A coordinated project to study solar oscillating phenomena was carried out by GONG (yet another cute acronym), the Global Oscillation Network Group. Specially outfitted solar observatories that span the world’s time zones (in Hawaii, California, Chile, the Canary Islands, India, and Australia) allowed solar oscillations to be monitored continuously. Their long-anticipated results supported most current notions of stellar structure. In particular, that energy moves by randomly walking photons in the Sun’s inner layers and then by large-scale turbulent convection in its outer layers. Yes, some discoveries are great simply because they confirm what you had suspected all along.

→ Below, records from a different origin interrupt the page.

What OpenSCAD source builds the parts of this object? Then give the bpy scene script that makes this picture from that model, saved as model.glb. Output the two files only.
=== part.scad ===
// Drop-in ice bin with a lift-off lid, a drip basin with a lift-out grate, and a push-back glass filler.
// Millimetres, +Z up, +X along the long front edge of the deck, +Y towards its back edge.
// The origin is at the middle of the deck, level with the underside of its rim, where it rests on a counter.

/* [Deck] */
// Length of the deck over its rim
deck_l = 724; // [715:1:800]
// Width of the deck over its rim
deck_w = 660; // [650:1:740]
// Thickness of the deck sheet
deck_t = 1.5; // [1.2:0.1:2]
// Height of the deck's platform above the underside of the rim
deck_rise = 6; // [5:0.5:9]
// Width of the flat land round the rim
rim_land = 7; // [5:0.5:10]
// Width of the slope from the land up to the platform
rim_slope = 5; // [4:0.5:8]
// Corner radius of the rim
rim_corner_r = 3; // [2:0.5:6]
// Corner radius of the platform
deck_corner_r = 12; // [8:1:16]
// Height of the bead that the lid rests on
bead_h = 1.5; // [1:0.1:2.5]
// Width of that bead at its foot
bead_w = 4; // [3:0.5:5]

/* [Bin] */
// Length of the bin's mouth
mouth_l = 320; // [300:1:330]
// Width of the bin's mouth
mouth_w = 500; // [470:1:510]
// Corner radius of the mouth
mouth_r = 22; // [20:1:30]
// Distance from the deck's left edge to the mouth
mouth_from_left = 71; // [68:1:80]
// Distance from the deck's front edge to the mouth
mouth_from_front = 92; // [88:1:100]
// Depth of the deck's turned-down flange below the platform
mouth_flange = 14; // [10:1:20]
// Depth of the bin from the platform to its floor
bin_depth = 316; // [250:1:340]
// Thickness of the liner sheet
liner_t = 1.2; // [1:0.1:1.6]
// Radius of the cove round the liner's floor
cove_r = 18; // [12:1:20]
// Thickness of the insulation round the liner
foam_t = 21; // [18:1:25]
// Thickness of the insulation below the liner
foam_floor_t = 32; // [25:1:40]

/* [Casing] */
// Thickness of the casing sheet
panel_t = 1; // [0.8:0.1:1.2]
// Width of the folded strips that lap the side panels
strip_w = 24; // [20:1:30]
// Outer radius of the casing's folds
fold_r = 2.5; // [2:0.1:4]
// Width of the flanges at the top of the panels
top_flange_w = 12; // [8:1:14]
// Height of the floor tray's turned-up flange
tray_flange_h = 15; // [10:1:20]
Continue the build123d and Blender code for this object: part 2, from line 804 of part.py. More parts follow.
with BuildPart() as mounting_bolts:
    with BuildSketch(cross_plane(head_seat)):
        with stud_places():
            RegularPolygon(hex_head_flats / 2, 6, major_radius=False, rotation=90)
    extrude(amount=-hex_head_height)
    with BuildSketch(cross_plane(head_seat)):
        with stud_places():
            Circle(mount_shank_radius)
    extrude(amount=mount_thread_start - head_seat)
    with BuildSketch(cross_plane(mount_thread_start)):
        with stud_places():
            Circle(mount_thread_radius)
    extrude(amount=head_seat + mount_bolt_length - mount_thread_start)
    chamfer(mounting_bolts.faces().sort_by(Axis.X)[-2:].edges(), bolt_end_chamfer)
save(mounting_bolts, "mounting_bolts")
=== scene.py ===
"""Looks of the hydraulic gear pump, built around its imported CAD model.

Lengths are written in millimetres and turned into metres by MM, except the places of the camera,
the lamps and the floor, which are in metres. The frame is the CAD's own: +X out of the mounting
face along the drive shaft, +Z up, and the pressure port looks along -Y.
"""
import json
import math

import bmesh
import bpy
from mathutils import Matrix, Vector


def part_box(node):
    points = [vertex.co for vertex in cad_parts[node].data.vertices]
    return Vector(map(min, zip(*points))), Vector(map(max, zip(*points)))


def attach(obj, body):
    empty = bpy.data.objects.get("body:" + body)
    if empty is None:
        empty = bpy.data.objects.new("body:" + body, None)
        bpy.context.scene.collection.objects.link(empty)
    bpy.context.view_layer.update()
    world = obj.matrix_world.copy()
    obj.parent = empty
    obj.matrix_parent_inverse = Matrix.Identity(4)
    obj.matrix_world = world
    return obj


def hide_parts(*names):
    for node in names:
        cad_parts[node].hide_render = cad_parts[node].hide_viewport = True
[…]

Heroic adventures through the Sun are best taken by photons and not by any other form of energy or matter. If any of us were to go on the same trip then we would, of course, be crushed to death, vaporized, and have every single electron stripped from our body’s atoms. Aside from these setbacks, I imagine one could easily sell tickets for such a voyage. For me, though, I am content just knowing the story. When I sunbathe, I do it with full respect for the journey made by all photons that hit my body, no matter where on my anatomy they strike.